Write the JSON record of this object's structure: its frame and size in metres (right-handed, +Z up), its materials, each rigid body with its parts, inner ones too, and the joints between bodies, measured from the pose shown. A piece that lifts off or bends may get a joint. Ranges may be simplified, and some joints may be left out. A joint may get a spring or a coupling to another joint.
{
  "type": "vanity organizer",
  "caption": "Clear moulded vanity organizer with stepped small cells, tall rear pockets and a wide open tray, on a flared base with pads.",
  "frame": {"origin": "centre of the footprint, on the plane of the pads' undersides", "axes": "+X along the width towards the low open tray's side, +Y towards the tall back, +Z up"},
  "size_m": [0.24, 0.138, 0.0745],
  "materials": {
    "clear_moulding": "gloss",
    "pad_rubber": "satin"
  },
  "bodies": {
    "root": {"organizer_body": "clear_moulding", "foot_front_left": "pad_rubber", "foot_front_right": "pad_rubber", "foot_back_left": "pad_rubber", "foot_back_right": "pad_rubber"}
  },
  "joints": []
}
━━━━━━━━━━━━━━━━
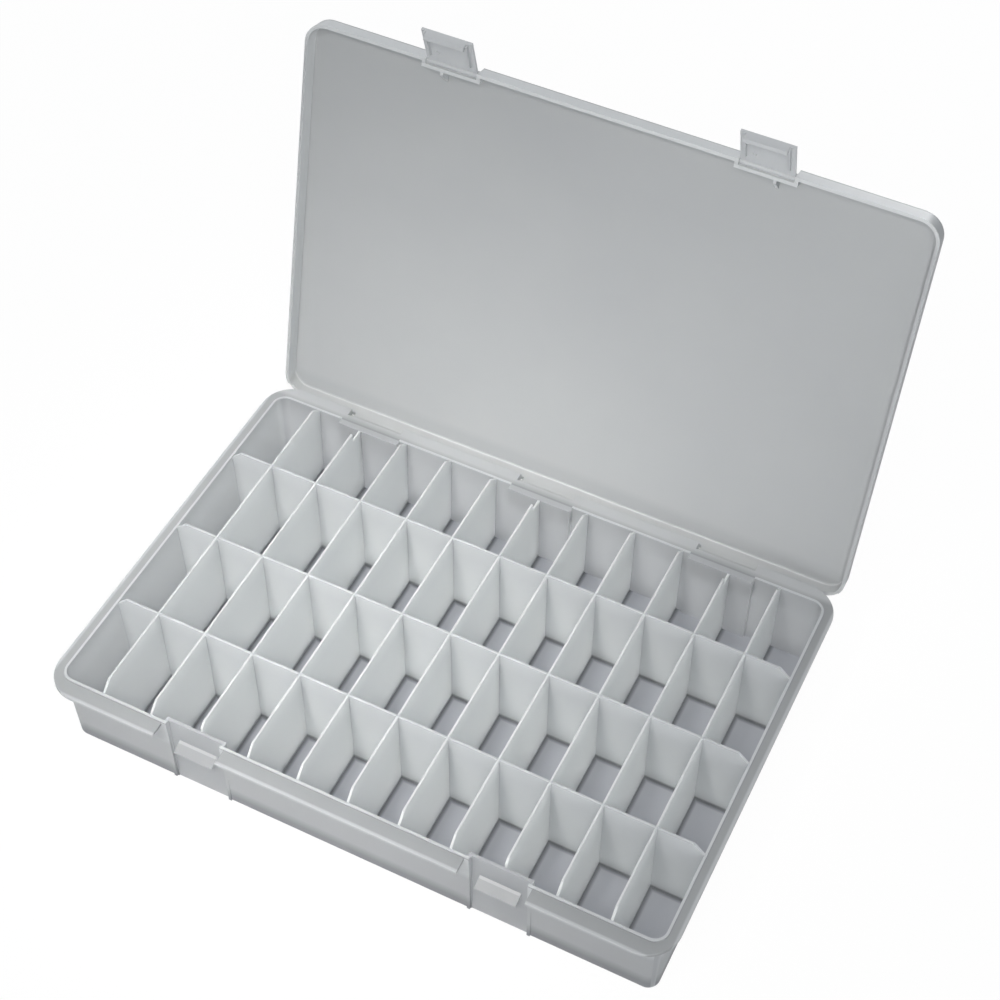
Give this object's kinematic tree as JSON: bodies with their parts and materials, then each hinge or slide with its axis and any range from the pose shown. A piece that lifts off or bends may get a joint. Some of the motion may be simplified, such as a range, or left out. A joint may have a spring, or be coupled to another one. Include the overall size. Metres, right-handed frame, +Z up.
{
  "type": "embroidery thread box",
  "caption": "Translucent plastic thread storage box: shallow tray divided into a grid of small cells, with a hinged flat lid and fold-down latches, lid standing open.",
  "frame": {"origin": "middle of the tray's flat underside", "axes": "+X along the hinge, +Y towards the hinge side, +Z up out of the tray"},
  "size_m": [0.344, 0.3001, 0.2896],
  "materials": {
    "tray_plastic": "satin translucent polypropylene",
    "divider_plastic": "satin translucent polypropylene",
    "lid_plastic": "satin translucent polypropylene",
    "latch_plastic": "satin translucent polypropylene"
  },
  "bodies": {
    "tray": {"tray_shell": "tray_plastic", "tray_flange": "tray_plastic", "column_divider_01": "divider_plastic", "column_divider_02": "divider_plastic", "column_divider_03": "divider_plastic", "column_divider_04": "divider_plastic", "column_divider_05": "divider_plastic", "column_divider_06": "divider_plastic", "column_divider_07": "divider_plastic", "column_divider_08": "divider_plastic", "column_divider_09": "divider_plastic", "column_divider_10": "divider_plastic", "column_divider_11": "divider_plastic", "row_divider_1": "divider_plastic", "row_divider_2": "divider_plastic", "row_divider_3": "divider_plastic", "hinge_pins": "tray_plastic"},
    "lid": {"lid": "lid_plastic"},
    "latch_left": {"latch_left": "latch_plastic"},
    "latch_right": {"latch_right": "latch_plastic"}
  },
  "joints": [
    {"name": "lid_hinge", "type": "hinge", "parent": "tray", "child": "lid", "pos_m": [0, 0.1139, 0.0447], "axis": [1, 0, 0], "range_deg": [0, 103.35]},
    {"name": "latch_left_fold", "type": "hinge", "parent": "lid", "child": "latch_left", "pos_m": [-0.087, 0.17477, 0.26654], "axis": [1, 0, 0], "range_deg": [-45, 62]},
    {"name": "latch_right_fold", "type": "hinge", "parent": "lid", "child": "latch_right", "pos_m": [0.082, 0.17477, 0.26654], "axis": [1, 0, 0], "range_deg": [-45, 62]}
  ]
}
━━━━━━━━━━━━━━━━
PROBLEM ▸ Scan the listing above for the word "joints" and show each line where it is found.

ANSWER TO THE PROBLEM ▸
Write the JSON record of this object's structure: its frame and size in metres (right-handed, +Z up), its materials, each rigid body with its parts, inner ones too, and the joints between bodies, measured from the pose shown. A piece that lifts off or bends may get a joint. Ranges may be simplified, and some joints may be left out. A joint may get a spring or a coupling to another joint.
  "joints": []
  "joints": [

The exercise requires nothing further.